Ross, who routed conservative activist John Lindsey in the Republican primary, also took aim at the way Edwards acted through the Democratic primary, where she bested Doug Tudor, who ran against Putnam in 2008.
“Through her actions during the primary election, Lori Edwards has clearly shown that she is unable to exercise her duties impartially and ethically, and for the sake of all candidates and the integrity of our democratic system, I call on Lori Edwards to step down as supervisor of elections,” said Ross. “I also call on her to commit to removing her name, appearance, and voice from any voter education advertisements during the general election”
The Ross campaign blasted Edwards and claimed she is using the office to promote herself, noting that her name appears on office vehicles and comment cards at the polls and questions her handling of a petition drive led by Dewey Smith in 2005 to cut the salaries of government officials. The campaign also criticized Edwards for being prominently featured in taxpayer-funded television and radio ads. It claims that in 2008 Edwards said she would take a leave of absence if she ran for Congress.
“The potential for a serious conflict is not merely a hypothetical idea,” said Fred Piccolo, Ross' campaign manager. “Imagine if, in District 13, Vern Buchanan or Christine Jennings had been supervisor of elections in 2006. Taxpayers would have rightly questioned the ability of the supervisor's office to be unbiased, and the validity and security voters deserve in an election would have been compromised beyond repair.
“From Dewey Smith, to taxpayer-funded mobile billboards, to taxpayer-funded television and radio ads, to placing comment cards with her name on them inside every voting booth, Lori Edwards cannot be trusted with this election,” insisted Piccolo. “These instances, and others, show a clear pattern of using her office for political gain.”
Perhaps inspired by the run the Tampa Bay Rays are giving the New York Yankees in the AL East, Piccolo used a baseball analogy to describe the situation in this Tampa Bay area congressional race.
“Lori Edwards originally asked the taxpayers to allow her to play in the baseball game, be the home plate umpire, hire the other umpires, allow one of the umpires she hired to replace her for a few innings while she still remained in the game, and then be allowed to return behind the plate if her absence doesn't go well,” he said. “Now she just wants to remain the umpire, hire the other umpires, remain in the game, and then be one of the judges in the replay booth if things are close.”

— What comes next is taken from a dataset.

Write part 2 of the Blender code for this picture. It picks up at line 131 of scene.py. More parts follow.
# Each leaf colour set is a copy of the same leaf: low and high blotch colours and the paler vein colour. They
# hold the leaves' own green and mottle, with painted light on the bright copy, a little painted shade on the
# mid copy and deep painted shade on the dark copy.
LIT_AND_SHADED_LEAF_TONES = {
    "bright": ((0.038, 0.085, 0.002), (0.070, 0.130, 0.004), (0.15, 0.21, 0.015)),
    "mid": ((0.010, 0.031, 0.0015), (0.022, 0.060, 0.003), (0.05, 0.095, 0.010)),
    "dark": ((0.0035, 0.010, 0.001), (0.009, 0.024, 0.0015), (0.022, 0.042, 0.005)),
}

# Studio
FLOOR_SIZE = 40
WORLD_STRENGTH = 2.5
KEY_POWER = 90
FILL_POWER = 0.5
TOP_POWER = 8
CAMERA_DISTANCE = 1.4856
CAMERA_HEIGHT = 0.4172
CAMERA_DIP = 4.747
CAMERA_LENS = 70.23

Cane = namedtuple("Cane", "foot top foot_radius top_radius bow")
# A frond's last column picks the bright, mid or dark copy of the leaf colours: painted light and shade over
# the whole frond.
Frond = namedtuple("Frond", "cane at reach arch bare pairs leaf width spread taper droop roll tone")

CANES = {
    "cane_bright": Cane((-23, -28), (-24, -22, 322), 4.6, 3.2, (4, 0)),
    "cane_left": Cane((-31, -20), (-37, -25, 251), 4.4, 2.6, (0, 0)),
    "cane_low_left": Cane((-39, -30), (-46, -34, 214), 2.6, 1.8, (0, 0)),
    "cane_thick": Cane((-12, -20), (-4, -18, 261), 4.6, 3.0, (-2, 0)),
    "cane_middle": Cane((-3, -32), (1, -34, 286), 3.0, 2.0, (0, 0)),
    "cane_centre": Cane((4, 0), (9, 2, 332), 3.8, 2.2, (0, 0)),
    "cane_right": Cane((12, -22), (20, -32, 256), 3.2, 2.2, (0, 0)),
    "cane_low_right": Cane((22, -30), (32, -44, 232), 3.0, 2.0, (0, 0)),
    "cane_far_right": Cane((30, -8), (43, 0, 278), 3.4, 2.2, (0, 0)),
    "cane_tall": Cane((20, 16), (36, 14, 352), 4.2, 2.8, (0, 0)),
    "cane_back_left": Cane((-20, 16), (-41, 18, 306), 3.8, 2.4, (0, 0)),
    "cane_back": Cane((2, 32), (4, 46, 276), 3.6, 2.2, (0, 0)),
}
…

The Edwards campaign brushed off the attacks from the Ross camp and said its accusations were mere politics.
“We’re not surprised that Dennis Ross is slinging mud,” said Tony Coppola, a spokesman for Edwards. “It’s obvious that he is going to run a negative campaign.”

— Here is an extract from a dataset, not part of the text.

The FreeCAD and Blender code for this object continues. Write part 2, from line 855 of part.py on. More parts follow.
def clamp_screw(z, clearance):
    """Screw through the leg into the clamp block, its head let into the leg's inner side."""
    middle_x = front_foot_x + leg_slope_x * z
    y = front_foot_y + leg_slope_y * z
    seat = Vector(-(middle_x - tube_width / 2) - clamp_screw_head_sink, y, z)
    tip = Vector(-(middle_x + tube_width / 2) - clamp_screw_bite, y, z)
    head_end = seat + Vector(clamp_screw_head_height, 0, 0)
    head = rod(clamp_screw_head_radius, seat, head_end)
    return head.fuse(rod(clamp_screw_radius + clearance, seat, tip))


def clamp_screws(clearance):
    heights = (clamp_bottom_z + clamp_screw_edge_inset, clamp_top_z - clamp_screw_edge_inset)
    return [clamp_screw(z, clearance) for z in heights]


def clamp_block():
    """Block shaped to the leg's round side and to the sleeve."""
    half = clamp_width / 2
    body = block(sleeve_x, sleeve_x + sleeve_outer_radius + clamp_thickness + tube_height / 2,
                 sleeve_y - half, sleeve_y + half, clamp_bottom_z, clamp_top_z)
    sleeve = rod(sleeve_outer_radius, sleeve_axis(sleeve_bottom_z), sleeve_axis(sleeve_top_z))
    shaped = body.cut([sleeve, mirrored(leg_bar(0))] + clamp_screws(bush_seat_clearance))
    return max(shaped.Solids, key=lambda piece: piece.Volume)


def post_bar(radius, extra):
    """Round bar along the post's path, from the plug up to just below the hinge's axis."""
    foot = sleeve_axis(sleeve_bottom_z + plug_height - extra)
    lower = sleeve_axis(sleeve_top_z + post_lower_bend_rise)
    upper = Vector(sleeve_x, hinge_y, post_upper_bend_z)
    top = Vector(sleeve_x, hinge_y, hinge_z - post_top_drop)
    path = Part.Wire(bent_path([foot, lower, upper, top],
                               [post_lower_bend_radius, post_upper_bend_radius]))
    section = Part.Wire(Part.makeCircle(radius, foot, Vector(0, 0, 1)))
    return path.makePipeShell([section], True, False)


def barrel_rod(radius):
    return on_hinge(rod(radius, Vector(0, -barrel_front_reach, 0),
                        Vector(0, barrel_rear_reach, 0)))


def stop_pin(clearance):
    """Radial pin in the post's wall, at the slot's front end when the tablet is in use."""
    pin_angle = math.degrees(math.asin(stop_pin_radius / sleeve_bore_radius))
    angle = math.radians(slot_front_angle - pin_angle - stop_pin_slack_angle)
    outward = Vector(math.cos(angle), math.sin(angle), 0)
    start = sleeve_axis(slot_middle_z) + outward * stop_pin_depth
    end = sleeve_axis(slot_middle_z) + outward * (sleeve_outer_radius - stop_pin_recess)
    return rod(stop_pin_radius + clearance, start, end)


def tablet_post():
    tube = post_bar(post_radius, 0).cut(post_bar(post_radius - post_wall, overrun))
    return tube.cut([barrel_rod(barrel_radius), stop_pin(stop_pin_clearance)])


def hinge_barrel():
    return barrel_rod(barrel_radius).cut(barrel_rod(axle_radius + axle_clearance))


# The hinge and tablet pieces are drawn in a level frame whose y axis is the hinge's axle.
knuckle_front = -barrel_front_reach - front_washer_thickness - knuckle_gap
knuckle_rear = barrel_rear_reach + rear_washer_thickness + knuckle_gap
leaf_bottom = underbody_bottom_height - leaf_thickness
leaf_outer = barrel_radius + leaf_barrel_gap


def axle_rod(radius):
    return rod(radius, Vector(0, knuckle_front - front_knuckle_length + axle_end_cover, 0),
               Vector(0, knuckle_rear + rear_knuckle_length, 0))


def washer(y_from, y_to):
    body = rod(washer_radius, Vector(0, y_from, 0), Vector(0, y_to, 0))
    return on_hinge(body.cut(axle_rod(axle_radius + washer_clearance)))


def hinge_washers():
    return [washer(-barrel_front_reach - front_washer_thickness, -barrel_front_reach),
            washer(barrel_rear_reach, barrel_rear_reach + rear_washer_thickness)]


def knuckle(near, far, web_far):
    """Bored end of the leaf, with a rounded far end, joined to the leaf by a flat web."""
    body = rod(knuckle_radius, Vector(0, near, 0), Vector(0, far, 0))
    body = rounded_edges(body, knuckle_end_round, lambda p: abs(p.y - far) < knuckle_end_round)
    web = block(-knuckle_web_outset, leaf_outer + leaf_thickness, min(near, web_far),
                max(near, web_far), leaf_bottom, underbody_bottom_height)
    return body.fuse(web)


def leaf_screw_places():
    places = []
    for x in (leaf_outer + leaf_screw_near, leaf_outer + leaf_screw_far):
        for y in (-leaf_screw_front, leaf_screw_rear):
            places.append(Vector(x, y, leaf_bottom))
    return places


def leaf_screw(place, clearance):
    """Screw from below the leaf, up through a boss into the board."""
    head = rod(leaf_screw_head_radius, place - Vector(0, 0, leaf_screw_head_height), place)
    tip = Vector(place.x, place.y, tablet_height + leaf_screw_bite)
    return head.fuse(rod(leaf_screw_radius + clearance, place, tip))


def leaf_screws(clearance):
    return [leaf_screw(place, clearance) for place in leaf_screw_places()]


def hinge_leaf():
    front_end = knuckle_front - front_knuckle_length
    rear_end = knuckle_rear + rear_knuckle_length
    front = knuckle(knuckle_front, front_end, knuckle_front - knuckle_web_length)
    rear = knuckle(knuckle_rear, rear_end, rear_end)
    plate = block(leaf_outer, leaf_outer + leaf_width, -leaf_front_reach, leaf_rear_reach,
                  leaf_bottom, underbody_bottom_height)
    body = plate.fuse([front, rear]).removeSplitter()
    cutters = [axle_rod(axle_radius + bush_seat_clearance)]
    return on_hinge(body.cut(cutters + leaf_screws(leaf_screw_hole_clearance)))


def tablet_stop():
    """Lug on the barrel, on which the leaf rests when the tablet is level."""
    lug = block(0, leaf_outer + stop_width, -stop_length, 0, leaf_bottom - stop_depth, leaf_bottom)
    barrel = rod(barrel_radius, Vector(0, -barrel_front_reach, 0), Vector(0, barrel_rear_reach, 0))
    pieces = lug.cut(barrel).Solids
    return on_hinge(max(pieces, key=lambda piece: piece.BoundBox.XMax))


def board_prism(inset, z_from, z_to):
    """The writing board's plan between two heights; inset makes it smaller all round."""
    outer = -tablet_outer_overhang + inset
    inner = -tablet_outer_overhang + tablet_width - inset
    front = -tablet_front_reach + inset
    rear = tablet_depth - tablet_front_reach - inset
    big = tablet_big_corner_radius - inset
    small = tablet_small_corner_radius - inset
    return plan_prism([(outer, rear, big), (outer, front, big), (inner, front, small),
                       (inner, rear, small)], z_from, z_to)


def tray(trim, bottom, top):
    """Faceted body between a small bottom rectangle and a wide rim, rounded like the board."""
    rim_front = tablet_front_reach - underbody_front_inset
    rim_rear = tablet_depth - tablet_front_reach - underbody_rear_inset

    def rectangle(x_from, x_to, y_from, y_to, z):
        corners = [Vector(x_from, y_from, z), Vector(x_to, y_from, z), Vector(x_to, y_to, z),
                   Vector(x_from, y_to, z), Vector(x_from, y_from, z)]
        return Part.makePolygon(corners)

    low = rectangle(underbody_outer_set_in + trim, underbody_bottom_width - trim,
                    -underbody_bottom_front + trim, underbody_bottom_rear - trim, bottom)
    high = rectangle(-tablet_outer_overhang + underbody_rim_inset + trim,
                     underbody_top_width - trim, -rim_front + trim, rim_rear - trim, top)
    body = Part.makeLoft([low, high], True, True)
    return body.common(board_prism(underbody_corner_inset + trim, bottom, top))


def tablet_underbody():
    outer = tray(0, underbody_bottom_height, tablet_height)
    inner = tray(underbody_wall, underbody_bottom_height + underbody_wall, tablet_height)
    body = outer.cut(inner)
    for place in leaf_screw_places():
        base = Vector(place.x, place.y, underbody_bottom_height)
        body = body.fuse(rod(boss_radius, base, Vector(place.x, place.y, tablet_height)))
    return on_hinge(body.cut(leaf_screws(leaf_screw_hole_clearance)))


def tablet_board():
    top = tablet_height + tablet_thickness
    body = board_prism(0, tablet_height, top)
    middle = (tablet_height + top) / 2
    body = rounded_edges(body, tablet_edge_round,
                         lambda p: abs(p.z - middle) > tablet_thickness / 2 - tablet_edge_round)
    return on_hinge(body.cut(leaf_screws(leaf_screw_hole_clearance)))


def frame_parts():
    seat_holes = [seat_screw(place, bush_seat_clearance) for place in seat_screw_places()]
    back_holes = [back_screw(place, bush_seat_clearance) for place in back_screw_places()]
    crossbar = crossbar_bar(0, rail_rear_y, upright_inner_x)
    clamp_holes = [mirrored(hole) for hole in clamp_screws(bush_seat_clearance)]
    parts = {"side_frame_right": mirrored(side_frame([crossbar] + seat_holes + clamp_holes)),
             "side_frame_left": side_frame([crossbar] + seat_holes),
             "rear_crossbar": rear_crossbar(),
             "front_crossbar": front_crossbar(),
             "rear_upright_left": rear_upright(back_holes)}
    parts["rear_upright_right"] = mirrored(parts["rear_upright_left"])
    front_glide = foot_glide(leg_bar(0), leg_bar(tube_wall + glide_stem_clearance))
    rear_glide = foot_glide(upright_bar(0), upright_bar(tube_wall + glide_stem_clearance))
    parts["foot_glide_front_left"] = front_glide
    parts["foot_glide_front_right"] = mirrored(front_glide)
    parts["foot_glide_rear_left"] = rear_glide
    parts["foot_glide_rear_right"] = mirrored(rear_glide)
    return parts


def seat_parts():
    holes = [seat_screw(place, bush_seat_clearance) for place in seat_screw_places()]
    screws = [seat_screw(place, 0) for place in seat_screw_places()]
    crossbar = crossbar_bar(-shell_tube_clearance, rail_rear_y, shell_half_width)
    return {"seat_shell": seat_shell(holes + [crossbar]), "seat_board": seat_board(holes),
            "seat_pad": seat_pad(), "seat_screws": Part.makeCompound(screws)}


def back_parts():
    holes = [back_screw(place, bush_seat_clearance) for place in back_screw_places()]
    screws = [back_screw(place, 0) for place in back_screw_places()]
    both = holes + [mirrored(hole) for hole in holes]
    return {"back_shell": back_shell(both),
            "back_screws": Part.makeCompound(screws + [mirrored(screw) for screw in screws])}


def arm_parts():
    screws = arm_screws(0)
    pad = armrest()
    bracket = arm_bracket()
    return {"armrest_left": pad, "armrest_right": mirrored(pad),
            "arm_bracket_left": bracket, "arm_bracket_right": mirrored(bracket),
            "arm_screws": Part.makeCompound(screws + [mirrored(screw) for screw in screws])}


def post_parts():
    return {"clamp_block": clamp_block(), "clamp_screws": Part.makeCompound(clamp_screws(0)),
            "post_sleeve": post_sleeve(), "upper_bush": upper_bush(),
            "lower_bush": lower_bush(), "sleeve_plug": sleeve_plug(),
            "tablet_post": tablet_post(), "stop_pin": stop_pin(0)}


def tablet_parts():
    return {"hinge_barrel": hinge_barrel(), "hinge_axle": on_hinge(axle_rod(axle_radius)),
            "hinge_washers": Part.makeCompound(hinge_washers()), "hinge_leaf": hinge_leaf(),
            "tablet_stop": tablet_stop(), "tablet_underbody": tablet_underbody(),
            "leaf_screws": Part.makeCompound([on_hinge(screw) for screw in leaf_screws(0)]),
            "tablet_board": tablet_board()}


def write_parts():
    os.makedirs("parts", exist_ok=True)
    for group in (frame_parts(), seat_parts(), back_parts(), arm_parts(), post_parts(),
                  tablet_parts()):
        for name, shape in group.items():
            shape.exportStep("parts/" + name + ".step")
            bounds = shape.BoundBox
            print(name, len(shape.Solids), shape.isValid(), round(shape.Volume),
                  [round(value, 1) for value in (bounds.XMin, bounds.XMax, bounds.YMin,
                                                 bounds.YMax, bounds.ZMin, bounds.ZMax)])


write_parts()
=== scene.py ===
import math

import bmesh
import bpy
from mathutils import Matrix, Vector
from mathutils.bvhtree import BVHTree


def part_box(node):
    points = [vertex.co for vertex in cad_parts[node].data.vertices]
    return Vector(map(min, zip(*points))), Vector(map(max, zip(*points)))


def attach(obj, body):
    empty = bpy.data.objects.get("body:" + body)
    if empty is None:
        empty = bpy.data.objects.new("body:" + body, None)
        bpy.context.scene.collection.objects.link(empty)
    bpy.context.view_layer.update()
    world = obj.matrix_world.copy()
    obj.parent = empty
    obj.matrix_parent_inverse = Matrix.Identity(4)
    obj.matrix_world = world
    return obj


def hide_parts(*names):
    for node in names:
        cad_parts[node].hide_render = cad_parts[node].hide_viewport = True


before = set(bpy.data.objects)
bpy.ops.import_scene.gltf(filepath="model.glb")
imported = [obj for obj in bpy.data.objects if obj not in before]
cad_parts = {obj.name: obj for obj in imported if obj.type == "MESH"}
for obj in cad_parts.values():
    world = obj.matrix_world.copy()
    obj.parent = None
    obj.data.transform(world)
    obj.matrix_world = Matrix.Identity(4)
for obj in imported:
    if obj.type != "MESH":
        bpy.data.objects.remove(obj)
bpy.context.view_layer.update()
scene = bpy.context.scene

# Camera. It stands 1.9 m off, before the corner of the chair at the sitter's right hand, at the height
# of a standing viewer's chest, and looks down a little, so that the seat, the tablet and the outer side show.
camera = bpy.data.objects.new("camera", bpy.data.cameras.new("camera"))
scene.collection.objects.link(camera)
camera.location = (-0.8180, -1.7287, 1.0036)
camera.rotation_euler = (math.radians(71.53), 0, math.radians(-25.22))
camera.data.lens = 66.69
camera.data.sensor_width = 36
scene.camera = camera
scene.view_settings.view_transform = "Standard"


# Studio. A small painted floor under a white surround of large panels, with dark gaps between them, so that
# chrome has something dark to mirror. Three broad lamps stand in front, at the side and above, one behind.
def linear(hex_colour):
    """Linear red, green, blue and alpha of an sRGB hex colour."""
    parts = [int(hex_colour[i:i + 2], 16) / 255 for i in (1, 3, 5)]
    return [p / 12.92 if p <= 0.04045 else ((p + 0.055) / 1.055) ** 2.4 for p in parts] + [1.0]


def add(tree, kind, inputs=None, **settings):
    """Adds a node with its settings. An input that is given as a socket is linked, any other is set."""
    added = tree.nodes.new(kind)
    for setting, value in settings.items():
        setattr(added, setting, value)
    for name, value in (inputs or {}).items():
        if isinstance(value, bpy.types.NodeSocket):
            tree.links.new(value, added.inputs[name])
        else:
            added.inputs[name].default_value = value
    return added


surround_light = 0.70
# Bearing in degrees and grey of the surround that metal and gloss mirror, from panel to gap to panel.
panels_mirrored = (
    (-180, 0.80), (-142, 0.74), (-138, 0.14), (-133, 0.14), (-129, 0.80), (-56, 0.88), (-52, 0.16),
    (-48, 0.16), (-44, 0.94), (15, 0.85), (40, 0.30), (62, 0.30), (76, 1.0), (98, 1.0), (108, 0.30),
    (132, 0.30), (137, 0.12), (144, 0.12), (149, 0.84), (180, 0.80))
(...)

Coppola added that Edwards had no intention of stepping down from her position.
While this district, which includes most of Polk County as well as parts of Hillsborough and Osceola counties, has traditionally been a Republican stronghold, the Democrats have increasingly done better in the district. Republican presidential nominee Sen. John McCain won the district by the slimmest of majorities in 2008, pulling 51 percent in the district.

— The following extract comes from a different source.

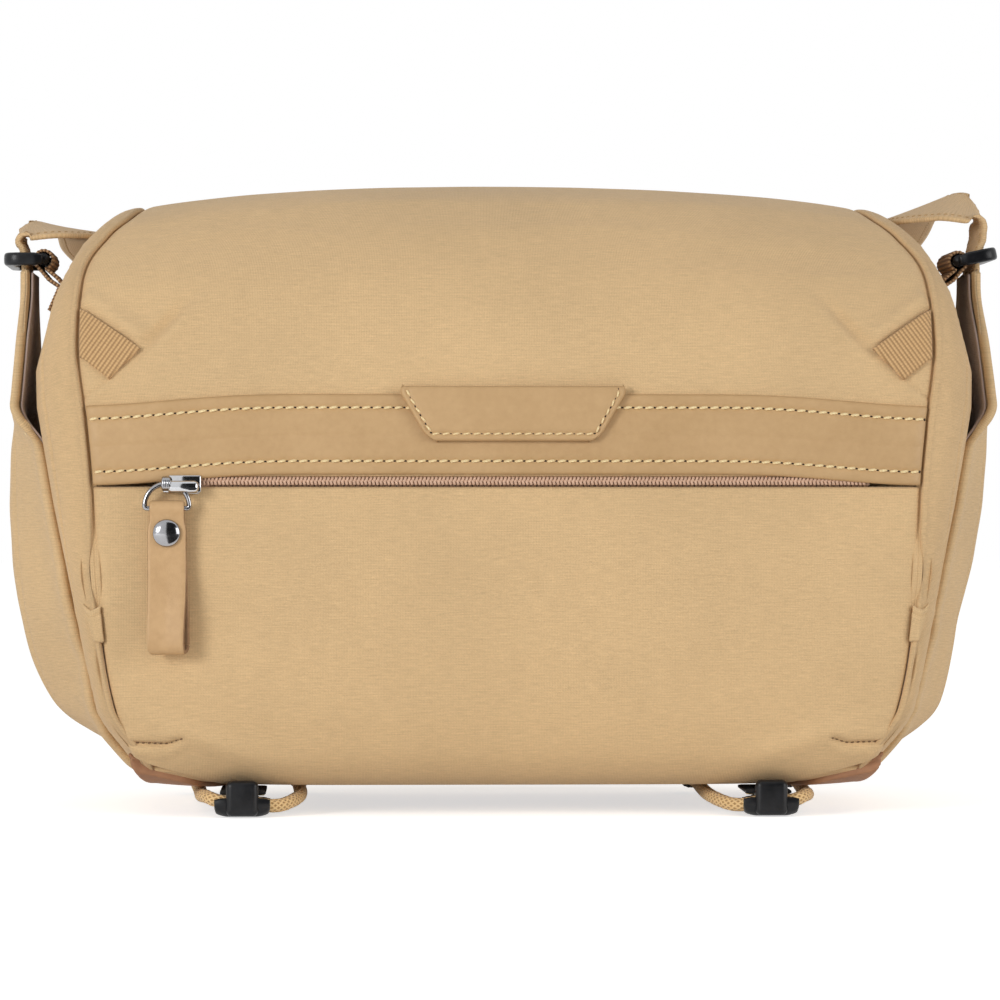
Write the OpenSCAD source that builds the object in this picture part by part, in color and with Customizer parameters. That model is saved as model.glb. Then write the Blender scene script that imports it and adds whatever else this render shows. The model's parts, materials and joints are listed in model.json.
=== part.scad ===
// Padded field pack worn as a waist or sling bag: a clamshell lid zips round a padded body,
// with a front pocket, two wing pockets, strap rings, a webbing strap and bungee loops below.

/* [Body] */
// Width of the front panel at its widest seam
panel_width = 279; // [250:1:310]
// Depth of the padded body from front face to back face
pack_depth = 145; // [125:1:165]
// Height of the crown above the ground
crown_height = 210; // [190:1:230]
// Height of the padded base above the ground
base_height = 9.5; // [9.5:0.5:12]
// Thickness of the padded walls
wall = 7; // [5:0.5:8]
// Fall of the panels from their middle to their side seams
edge_drop = 2; // [1:0.5:4]
// Further fall of the crown from its middle to its side seams
crown_fall = 5.5; // [0:0.5:8]
// Depth of the rounded gusset that joins the front to the side
gusset_depth = 19; // [16:0.5:22]
// Thickness of the fabric skins
fabric = 1.2; // [0.8:0.1:1.6]
// Slack between layers that lie on each other
slack = 0.3; // [0.2:0.05:0.4]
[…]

There is a serious third-party candidate in the race. Conservative Polk County Commissioner Randy Wilkinson is running as the TEA Party candidate in the race.
With more than 15 years of service on the Polk County School Board and County Commission, Wilkinson said he was troubled by Edwards’ activities in the elections office.
“This is certainly far from the ideal situation,” he said.
Wilkinson said that Ross is in no position to attack the way Edwards holds office.
“That’s the pot calling the kettle black,” he said. “He needs to clean up his own house.”